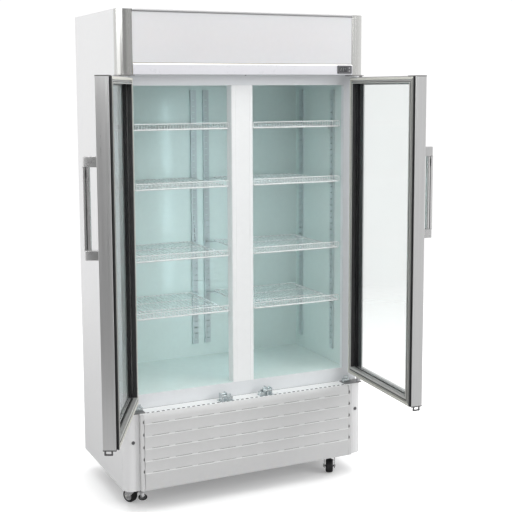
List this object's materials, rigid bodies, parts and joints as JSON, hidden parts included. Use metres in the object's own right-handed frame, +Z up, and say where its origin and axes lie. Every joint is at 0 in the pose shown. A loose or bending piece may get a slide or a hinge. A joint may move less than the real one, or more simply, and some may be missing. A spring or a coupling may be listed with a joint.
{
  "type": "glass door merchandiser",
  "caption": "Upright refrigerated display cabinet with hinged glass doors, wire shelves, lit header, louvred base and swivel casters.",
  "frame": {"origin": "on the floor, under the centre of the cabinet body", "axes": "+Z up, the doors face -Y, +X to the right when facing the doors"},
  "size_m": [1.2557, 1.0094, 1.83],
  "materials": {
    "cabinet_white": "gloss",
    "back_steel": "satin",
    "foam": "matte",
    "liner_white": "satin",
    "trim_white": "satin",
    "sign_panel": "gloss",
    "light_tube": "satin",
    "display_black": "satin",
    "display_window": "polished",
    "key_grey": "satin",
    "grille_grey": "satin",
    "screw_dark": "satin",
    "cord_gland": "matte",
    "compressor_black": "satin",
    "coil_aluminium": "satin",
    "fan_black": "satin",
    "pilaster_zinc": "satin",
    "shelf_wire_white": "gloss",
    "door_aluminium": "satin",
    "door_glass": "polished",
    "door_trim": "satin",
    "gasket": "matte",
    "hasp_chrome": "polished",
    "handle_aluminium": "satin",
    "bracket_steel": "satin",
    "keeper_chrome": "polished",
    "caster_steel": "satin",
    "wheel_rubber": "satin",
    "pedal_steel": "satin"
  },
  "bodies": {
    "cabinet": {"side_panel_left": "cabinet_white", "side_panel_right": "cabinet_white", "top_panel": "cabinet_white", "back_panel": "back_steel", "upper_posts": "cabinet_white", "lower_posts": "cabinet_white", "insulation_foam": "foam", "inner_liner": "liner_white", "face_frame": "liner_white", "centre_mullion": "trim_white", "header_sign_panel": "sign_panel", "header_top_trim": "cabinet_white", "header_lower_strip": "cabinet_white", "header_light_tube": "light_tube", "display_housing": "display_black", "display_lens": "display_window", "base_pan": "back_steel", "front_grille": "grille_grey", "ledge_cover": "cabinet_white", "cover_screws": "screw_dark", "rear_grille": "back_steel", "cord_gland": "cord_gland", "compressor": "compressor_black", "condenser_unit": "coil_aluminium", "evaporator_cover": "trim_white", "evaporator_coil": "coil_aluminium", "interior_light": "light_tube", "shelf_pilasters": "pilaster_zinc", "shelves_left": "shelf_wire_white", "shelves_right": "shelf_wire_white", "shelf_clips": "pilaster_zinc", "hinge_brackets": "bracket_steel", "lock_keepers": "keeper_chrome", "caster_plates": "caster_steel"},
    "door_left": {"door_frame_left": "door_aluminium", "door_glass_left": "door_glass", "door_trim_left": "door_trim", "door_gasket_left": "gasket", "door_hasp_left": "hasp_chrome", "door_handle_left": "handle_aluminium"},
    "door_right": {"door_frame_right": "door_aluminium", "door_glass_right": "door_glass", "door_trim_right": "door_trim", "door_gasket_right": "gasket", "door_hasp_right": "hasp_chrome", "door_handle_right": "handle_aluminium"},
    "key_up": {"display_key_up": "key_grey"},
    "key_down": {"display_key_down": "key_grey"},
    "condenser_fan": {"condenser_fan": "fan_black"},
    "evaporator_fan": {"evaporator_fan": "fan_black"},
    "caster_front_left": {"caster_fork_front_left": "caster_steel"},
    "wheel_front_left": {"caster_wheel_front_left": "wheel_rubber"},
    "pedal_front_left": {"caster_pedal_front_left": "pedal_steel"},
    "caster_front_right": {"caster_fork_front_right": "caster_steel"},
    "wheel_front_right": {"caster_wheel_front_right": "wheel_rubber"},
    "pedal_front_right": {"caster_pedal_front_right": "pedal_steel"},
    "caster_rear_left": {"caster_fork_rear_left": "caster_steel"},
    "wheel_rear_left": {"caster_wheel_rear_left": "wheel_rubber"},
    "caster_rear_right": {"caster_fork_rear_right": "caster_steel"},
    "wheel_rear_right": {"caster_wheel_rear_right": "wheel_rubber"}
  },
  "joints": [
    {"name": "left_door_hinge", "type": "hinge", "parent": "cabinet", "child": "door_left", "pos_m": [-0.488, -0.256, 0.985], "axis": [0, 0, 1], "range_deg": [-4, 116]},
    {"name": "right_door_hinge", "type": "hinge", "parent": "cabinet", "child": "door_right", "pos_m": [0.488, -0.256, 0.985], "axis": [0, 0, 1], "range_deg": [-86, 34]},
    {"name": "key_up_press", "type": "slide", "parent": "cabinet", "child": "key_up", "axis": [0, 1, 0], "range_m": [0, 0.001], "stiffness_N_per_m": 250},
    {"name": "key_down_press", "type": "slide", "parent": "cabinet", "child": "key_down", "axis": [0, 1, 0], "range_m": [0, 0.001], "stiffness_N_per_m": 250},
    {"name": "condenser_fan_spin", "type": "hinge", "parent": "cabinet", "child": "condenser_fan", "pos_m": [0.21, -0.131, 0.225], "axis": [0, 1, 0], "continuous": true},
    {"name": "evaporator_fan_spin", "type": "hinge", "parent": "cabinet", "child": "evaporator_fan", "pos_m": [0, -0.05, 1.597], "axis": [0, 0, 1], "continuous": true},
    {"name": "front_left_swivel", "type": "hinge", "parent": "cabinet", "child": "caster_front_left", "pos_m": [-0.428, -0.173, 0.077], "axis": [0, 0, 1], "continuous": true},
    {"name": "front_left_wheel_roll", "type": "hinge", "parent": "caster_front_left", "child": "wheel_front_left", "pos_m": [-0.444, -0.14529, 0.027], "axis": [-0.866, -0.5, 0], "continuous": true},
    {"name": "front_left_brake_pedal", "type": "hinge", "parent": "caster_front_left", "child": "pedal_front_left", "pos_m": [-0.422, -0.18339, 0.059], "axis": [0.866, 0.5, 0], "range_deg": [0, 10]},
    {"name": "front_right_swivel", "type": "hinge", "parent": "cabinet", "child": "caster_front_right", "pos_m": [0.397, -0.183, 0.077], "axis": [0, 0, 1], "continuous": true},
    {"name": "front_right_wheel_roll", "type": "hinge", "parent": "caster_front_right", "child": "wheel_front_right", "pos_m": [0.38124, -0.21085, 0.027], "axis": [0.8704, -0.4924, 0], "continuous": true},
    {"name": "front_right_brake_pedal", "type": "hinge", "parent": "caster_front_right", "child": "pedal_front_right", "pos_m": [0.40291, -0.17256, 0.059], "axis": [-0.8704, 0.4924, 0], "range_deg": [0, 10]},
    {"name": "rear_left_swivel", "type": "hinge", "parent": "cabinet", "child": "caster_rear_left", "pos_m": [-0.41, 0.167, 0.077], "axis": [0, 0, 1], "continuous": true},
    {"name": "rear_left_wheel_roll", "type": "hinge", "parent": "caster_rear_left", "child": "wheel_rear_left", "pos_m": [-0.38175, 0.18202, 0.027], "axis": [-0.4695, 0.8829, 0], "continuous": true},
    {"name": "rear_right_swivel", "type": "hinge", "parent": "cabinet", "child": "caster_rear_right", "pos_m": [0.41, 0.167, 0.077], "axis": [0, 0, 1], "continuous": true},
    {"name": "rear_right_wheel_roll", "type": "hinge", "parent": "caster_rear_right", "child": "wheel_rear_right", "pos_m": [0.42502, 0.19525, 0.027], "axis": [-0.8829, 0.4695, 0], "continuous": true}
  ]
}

□ □ □

#### Problem to work on:
Output the whole listing above again, word for word.

#### Output of the task:
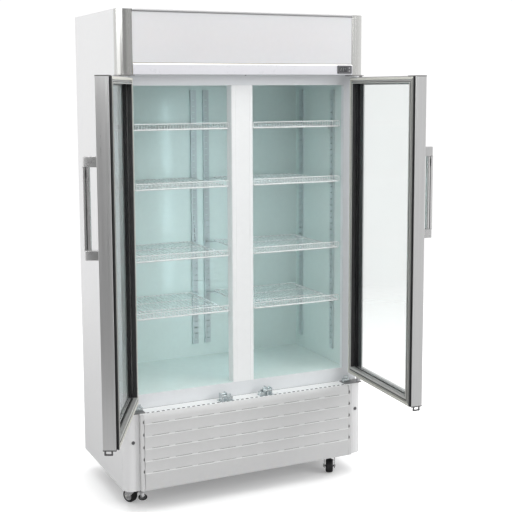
List this object's materials, rigid bodies, parts and joints as JSON, hidden parts included. Use metres in the object's own right-handed frame, +Z up, and say where its origin and axes lie. Every joint is at 0 in the pose shown. A loose or bending piece may get a slide or a hinge. A joint may move less than the real one, or more simply, and some may be missing. A spring or a coupling may be listed with a joint.
{
  "type": "glass door merchandiser",
  "caption": "Upright refrigerated display cabinet with hinged glass doors, wire shelves, lit header, louvred base and swivel casters.",
  "frame": {"origin": "on the floor, under the centre of the cabinet body", "axes": "+Z up, the doors face -Y, +X to the right when facing the doors"},
  "size_m": [1.2557, 1.0094, 1.83],
  "materials": {
    "cabinet_white": "gloss",
    "back_steel": "satin",
    "foam": "matte",
    "liner_white": "satin",
    "trim_white": "satin",
    "sign_panel": "gloss",
    "light_tube": "satin",
    "display_black": "satin",
    "display_window": "polished",
    "key_grey": "satin",
    "grille_grey": "satin",
    "screw_dark": "satin",
    "cord_gland": "matte",
    "compressor_black": "satin",
    "coil_aluminium": "satin",
    "fan_black": "satin",
    "pilaster_zinc": "satin",
    "shelf_wire_white": "gloss",
    "door_aluminium": "satin",
    "door_glass": "polished",
    "door_trim": "satin",
    "gasket": "matte",
    "hasp_chrome": "polished",
    "handle_aluminium": "satin",
    "bracket_steel": "satin",
    "keeper_chrome": "polished",
    "caster_steel": "satin",
    "wheel_rubber": "satin",
    "pedal_steel": "satin"
  },
  "bodies": {
    "cabinet": {"side_panel_left": "cabinet_white", "side_panel_right": "cabinet_white", "top_panel": "cabinet_white", "back_panel": "back_steel", "upper_posts": "cabinet_white", "lower_posts": "cabinet_white", "insulation_foam": "foam", "inner_liner": "liner_white", "face_frame": "liner_white", "centre_mullion": "trim_white", "header_sign_panel": "sign_panel", "header_top_trim": "cabinet_white", "header_lower_strip": "cabinet_white", "header_light_tube": "light_tube", "display_housing": "display_black", "display_lens": "display_window", "base_pan": "back_steel", "front_grille": "grille_grey", "ledge_cover": "cabinet_white", "cover_screws": "screw_dark", "rear_grille": "back_steel", "cord_gland": "cord_gland", "compressor": "compressor_black", "condenser_unit": "coil_aluminium", "evaporator_cover": "trim_white", "evaporator_coil": "coil_aluminium", "interior_light": "light_tube", "shelf_pilasters": "pilaster_zinc", "shelves_left": "shelf_wire_white", "shelves_right": "shelf_wire_white", "shelf_clips": "pilaster_zinc", "hinge_brackets": "bracket_steel", "lock_keepers": "keeper_chrome", "caster_plates": "caster_steel"},
    "door_left": {"door_frame_left": "door_aluminium", "door_glass_left": "door_glass", "door_trim_left": "door_trim", "door_gasket_left": "gasket", "door_hasp_left": "hasp_chrome", "door_handle_left": "handle_aluminium"},
    "door_right": {"door_frame_right": "door_aluminium", "door_glass_right": "door_glass", "door_trim_right": "door_trim", "door_gasket_right": "gasket", "door_hasp_right": "hasp_chrome", "door_handle_right": "handle_aluminium"},
    "key_up": {"display_key_up": "key_grey"},
    "key_down": {"display_key_down": "key_grey"},
    "condenser_fan": {"condenser_fan": "fan_black"},
    "evaporator_fan": {"evaporator_fan": "fan_black"},
    "caster_front_left": {"caster_fork_front_left": "caster_steel"},
    "wheel_front_left": {"caster_wheel_front_left": "wheel_rubber"},
    "pedal_front_left": {"caster_pedal_front_left": "pedal_steel"},
    "caster_front_right": {"caster_fork_front_right": "caster_steel"},
    "wheel_front_right": {"caster_wheel_front_right": "wheel_rubber"},
    "pedal_front_right": {"caster_pedal_front_right": "pedal_steel"},
    "caster_rear_left": {"caster_fork_rear_left": "caster_steel"},
    "wheel_rear_left": {"caster_wheel_rear_left": "wheel_rubber"},
    "caster_rear_right": {"caster_fork_rear_right": "caster_steel"},
    "wheel_rear_right": {"caster_wheel_rear_right": "wheel_rubber"}
  },
  "joints": [
    {"name": "left_door_hinge", "type": "hinge", "parent": "cabinet", "child": "door_left", "pos_m": [-0.488, -0.256, 0.985], "axis": [0, 0, 1], "range_deg": [-4, 116]},
    {"name": "right_door_hinge", "type": "hinge", "parent": "cabinet", "child": "door_right", "pos_m": [0.488, -0.256, 0.985], "axis": [0, 0, 1], "range_deg": [-86, 34]},
    {"name": "key_up_press", "type": "slide", "parent": "cabinet", "child": "key_up", "axis": [0, 1, 0], "range_m": [0, 0.001], "stiffness_N_per_m": 250},
    {"name": "key_down_press", "type": "slide", "parent": "cabinet", "child": "key_down", "axis": [0, 1, 0], "range_m": [0, 0.001], "stiffness_N_per_m": 250},
    {"name": "condenser_fan_spin", "type": "hinge", "parent": "cabinet", "child": "condenser_fan", "pos_m": [0.21, -0.131, 0.225], "axis": [0, 1, 0], "continuous": true},
    {"name": "evaporator_fan_spin", "type": "hinge", "parent": "cabinet", "child": "evaporator_fan", "pos_m": [0, -0.05, 1.597], "axis": [0, 0, 1], "continuous": true},
    {"name": "front_left_swivel", "type": "hinge", "parent": "cabinet", "child": "caster_front_left", "pos_m": [-0.428, -0.173, 0.077], "axis": [0, 0, 1], "continuous": true},
    {"name": "front_left_wheel_roll", "type": "hinge", "parent": "caster_front_left", "child": "wheel_front_left", "pos_m": [-0.444, -0.14529, 0.027], "axis": [-0.866, -0.5, 0], "continuous": true},
    {"name": "front_left_brake_pedal", "type": "hinge", "parent": "caster_front_left", "child": "pedal_front_left", "pos_m": [-0.422, -0.18339, 0.059], "axis": [0.866, 0.5, 0], "range_deg": [0, 10]},
    {"name": "front_right_swivel", "type": "hinge", "parent": "cabinet", "child": "caster_front_right", "pos_m": [0.397, -0.183, 0.077], "axis": [0, 0, 1], "continuous": true},
    {"name": "front_right_wheel_roll", "type": "hinge", "parent": "caster_front_right", "child": "wheel_front_right", "pos_m": [0.38124, -0.21085, 0.027], "axis": [0.8704, -0.4924, 0], "continuous": true},
    {"name": "front_right_brake_pedal", "type": "hinge", "parent": "caster_front_right", "child": "pedal_front_right", "pos_m": [0.40291, -0.17256, 0.059], "axis": [-0.8704, 0.4924, 0], "range_deg": [0, 10]},
    {"name": "rear_left_swivel", "type": "hinge", "parent": "cabinet", "child": "caster_rear_left", "pos_m": [-0.41, 0.167, 0.077], "axis": [0, 0, 1], "continuous": true},
    {"name": "rear_left_wheel_roll", "type": "hinge", "parent": "caster_rear_left", "child": "wheel_rear_left", "pos_m": [-0.38175, 0.18202, 0.027], "axis": [-0.4695, 0.8829, 0], "continuous": true},
    {"name": "rear_right_swivel", "type": "hinge", "parent": "cabinet", "child": "caster_rear_right", "pos_m": [0.41, 0.167, 0.077], "axis": [0, 0, 1], "continuous": true},
    {"name": "rear_right_wheel_roll", "type": "hinge", "parent": "caster_rear_right", "child": "wheel_rear_right", "pos_m": [0.42502, 0.19525, 0.027], "axis": [-0.8829, 0.4695, 0], "continuous": true}
  ]
}